▶ **RAW DATA**:
+-------+

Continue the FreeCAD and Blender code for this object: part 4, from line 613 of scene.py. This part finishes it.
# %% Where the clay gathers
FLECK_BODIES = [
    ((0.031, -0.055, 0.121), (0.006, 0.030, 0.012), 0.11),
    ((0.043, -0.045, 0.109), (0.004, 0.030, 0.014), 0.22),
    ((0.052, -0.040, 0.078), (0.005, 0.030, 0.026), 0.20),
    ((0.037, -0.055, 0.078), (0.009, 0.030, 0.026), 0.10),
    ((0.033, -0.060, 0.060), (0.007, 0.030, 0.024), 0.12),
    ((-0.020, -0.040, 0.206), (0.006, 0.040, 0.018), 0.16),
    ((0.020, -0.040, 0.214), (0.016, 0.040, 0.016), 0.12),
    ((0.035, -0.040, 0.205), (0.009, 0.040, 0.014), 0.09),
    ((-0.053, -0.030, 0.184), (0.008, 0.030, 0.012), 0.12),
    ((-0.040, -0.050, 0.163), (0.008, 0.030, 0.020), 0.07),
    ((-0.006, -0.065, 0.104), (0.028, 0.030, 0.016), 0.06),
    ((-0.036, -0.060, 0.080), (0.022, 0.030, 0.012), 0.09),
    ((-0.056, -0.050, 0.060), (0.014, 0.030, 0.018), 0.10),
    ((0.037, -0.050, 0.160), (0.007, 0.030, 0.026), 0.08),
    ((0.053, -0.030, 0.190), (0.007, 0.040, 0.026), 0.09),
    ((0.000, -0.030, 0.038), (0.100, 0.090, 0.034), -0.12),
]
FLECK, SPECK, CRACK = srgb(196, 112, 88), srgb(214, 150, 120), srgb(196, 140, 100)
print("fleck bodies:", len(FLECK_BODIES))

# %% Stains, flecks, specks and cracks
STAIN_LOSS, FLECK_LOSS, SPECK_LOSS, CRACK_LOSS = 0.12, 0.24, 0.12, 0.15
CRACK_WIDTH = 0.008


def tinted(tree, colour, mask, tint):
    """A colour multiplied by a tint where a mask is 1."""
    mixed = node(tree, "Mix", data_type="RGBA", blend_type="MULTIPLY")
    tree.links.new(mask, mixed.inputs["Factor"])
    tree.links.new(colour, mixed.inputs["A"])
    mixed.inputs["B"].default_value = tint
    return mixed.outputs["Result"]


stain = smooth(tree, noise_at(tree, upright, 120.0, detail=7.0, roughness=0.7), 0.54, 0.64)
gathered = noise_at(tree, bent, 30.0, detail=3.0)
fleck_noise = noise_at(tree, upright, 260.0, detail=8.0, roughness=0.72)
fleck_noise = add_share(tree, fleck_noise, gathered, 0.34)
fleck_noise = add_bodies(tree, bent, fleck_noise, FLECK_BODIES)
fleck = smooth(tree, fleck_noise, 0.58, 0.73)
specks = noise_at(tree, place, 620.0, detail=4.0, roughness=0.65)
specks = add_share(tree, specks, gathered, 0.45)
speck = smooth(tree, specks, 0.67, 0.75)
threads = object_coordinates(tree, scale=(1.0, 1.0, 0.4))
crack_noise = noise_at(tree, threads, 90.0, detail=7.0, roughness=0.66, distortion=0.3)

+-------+

▶ **PROMPT**: Using the data above, repeat every line exactly.

▶ **FINAL RESULT**:
Continue the FreeCAD and Blender code for this object: part 4, from line 613 of scene.py. This part finishes it.
# %% Where the clay gathers
FLECK_BODIES = [
    ((0.031, -0.055, 0.121), (0.006, 0.030, 0.012), 0.11),
    ((0.043, -0.045, 0.109), (0.004, 0.030, 0.014), 0.22),
    ((0.052, -0.040, 0.078), (0.005, 0.030, 0.026), 0.20),
    ((0.037, -0.055, 0.078), (0.009, 0.030, 0.026), 0.10),
    ((0.033, -0.060, 0.060), (0.007, 0.030, 0.024), 0.12),
    ((-0.020, -0.040, 0.206), (0.006, 0.040, 0.018), 0.16),
    ((0.020, -0.040, 0.214), (0.016, 0.040, 0.016), 0.12),
    ((0.035, -0.040, 0.205), (0.009, 0.040, 0.014), 0.09),
    ((-0.053, -0.030, 0.184), (0.008, 0.030, 0.012), 0.12),
    ((-0.040, -0.050, 0.163), (0.008, 0.030, 0.020), 0.07),
    ((-0.006, -0.065, 0.104), (0.028, 0.030, 0.016), 0.06),
    ((-0.036, -0.060, 0.080), (0.022, 0.030, 0.012), 0.09),
    ((-0.056, -0.050, 0.060), (0.014, 0.030, 0.018), 0.10),
    ((0.037, -0.050, 0.160), (0.007, 0.030, 0.026), 0.08),
    ((0.053, -0.030, 0.190), (0.007, 0.040, 0.026), 0.09),
    ((0.000, -0.030, 0.038), (0.100, 0.090, 0.034), -0.12),
]
FLECK, SPECK, CRACK = srgb(196, 112, 88), srgb(214, 150, 120), srgb(196, 140, 100)
print("fleck bodies:", len(FLECK_BODIES))

# %% Stains, flecks, specks and cracks
STAIN_LOSS, FLECK_LOSS, SPECK_LOSS, CRACK_LOSS = 0.12, 0.24, 0.12, 0.15
CRACK_WIDTH = 0.008


def tinted(tree, colour, mask, tint):
    """A colour multiplied by a tint where a mask is 1."""
    mixed = node(tree, "Mix", data_type="RGBA", blend_type="MULTIPLY")
    tree.links.new(mask, mixed.inputs["Factor"])
    tree.links.new(colour, mixed.inputs["A"])
    mixed.inputs["B"].default_value = tint
    return mixed.outputs["Result"]


stain = smooth(tree, noise_at(tree, upright, 120.0, detail=7.0, roughness=0.7), 0.54, 0.64)
gathered = noise_at(tree, bent, 30.0, detail=3.0)
fleck_noise = noise_at(tree, upright, 260.0, detail=8.0, roughness=0.72)
fleck_noise = add_share(tree, fleck_noise, gathered, 0.34)
fleck_noise = add_bodies(tree, bent, fleck_noise, FLECK_BODIES)
fleck = smooth(tree, fleck_noise, 0.58, 0.73)
specks = noise_at(tree, place, 620.0, detail=4.0, roughness=0.65)
specks = add_share(tree, specks, gathered, 0.45)
speck = smooth(tree, specks, 0.67, 0.75)
threads = object_coordinates(tree, scale=(1.0, 1.0, 0.4))
crack_noise = noise_at(tree, threads, 90.0, detail=7.0, roughness=0.66, distortion=0.3)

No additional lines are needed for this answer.